Bank of Baroda’s officials in their Ashok Vihar (Delhi) branch seem to be doing something really shady. More than 6,000 cr. was found to have been transferred abroad, into shady accounts, from that tiny little branch, and here’s what LiveMint had to report:
In total, between 1 August 2014, when the irregular remittances to foreign accounts first began, till 31 July this year, an amount of Rs.6,172.92 crore was transferred, the report shows.
In its statement to the stock exchanges, the bank claimed that around Rs.3,500 crore was remitted through 38 accounts to nearly 400 entities in Hong Kong and the UAE. It admitted that the Ashok Vihar branch did not follow Foreign Exchange Management Act rules.
And now, six people have been arrested, including two senior officials of BoB and one from HDFC bank.
In essence, adding from an Indian Express report:
- Some businessmen created dummy companies in Hong Kong and India
- They exported overvalued products and generated fake bills, and received import remittances from those countries
- They claimed a “duty drawback” from the government (which pays back the duties paid as inputs, when you have exported the output)
- Then they paid for “imports” back from these locations, so the money would go back out. Since they didn’t actually import anything, this was paid as an advance.
- The advance payment for imports is usually not okay, unless the amount is small, so they kept such payments at less than $100,000
- They paid into these accounts in cash, thus laundering black money as well.
- Some of these guys had genuine exports too, like Gurcharan Singh Dhawan, a garment exporter, who also inflated exports to build in that duty drawback
- Kamal Kalra, an HDFC bank employee, facilitated part of the transfer and earned 30 to 50 paise commission per dollar.

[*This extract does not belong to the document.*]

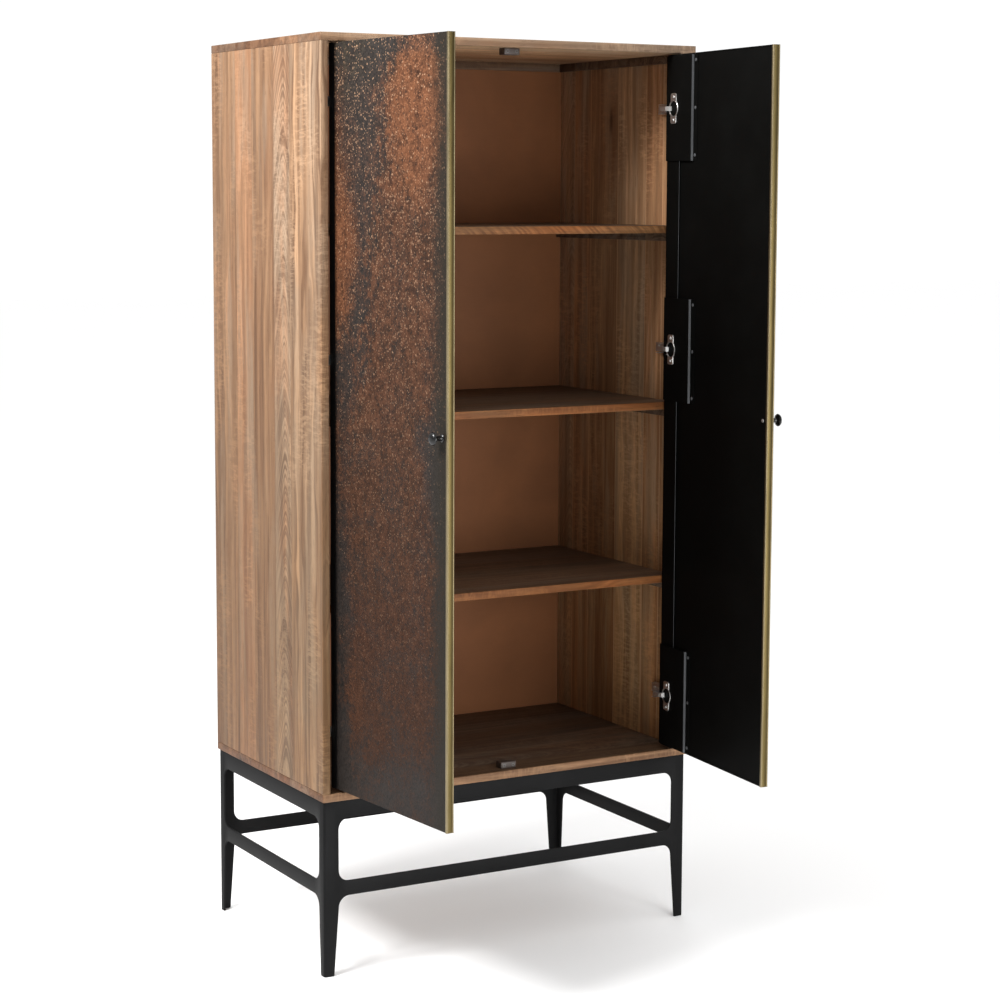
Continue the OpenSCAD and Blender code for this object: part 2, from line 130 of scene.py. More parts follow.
class CabinetStageSettings(bpy.types.PropertyGroup):
    """The floor and the lights."""

    floor: colour("Floor", "Colour of the floor", (0.97, 0.97, 0.97))
    key: power("Key light", "Power of the large light", 158.0)
    fill: power("Fill light", "Power of the front light", 80.0)
    horizon: strength("Horizon", "Strength of the light from the sides", 0.44)
    zenith: strength("Zenith", "Strength of the light from above", 1.38)
    backdrop: strength("Backdrop", "Brightness of what is seen behind the cabinet", 1.05)


# ---- Shader maths ----


def operators(operation):
    """An operator of Signal and its reflected form, from the name of a Math operation."""
    return (
        lambda self, other: self.apply(operation, self, other),
        lambda self, other: self.apply(operation, other, self),
    )


class Signal:
    """One output of a shader node. Arithmetic on it adds Math or Vector Math nodes."""

    __add__, __radd__ = operators("ADD")
    __sub__, __rsub__ = operators("SUBTRACT")
    __mul__, __rmul__ = operators("MULTIPLY")
    __truediv__, __rtruediv__ = operators("DIVIDE")
    __pow__, __rpow__ = operators("POWER")

    def __init__(self, nodes, socket):
        self.nodes = nodes
        self.socket = socket

    def output(self, name):
        """Another output of the same node."""
        return Signal(self.nodes, self.nodes.find(self.socket.node.outputs, name))

    def apply(self, operation, *values):
        """The result of a Math or Vector Math operation."""
        kinds = [v.socket.type for v in values if isinstance(v, Signal)]
        kind = "ShaderNodeMath" if set(kinds) == {"VALUE"} else "ShaderNodeVectorMath"
        return self.nodes.node(kind, {"operation": operation}, dict(enumerate(values)))

    def absolute(self):
        """The number without its sign."""
        return self.apply("ABSOLUTE", self)

    def smooth(self, low, high):
        """0 below low, 1 above high and an even curve between them."""
        settings = {"interpolation_type": "SMOOTHSTEP"}
        inputs = {"Value": self, "From Min": low, "From Max": high, "To Min": 0.0, "To Max": 1.0}
        return self.nodes.node("ShaderNodeMapRange", settings, inputs)

    def parts(self):
        """The three numbers of a vector or a colour."""
        split = self.nodes.node("ShaderNodeSeparateXYZ", None, {"Vector": self})
        return [split.output(axis) for axis in "XYZ"]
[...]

Think about it: You generate money in cash. You put it into a bank account. You transfer money out to some Hong Kong entity for advance imports, below the number required to show that actual imports are happening. Then you tell the bank you exported SOOO much and receive a remittance from a Hong Kong entity. The exports then have a duty drawback from the government which you earn separately. You basically turned your own money around, showed the imports as an expense and got the duty drawback, plus your black money in cash got converted to white with little tax paid.
This seems to have evidence of fraud, of money laundering and of connivance with bank officials.
Our View: Fix Banking
This may have been a fraud at a branch. But why did the banking systems not catch it? The bank has seen banking transactions in cash of small amounts continuously added in. Some say this is because garment importers tend to sell in cash so they deposit cash often, and it cannot be curtailed. But at least it should have triggered an investigation.
Secondly, the transfers as “advance imports” should have been tracked at the central level. Why are so many payments being made, all in small quantities, from the same branch? Why aren’t they proactively investigating and finding this stuff for themselves instead of waiting till it became Rs. 6,000 cr?
At some level, RBI needs to be a strong regulator and fine the bank a massive amount – say Rs. 500 cr. or more – for the transgressions. This will hit the bank where it hurts (capital) and the officials who were caught napping will have to be sacked. The problem in public sector banks is of non accountability, but when you sack people, you get their attention.
In general, the banking system is not unaware of money laundering and my personal belief is that bankers will be more than happy to lend a helping hand. If we have to fix banking, we have to make an example, and now is a good time to start.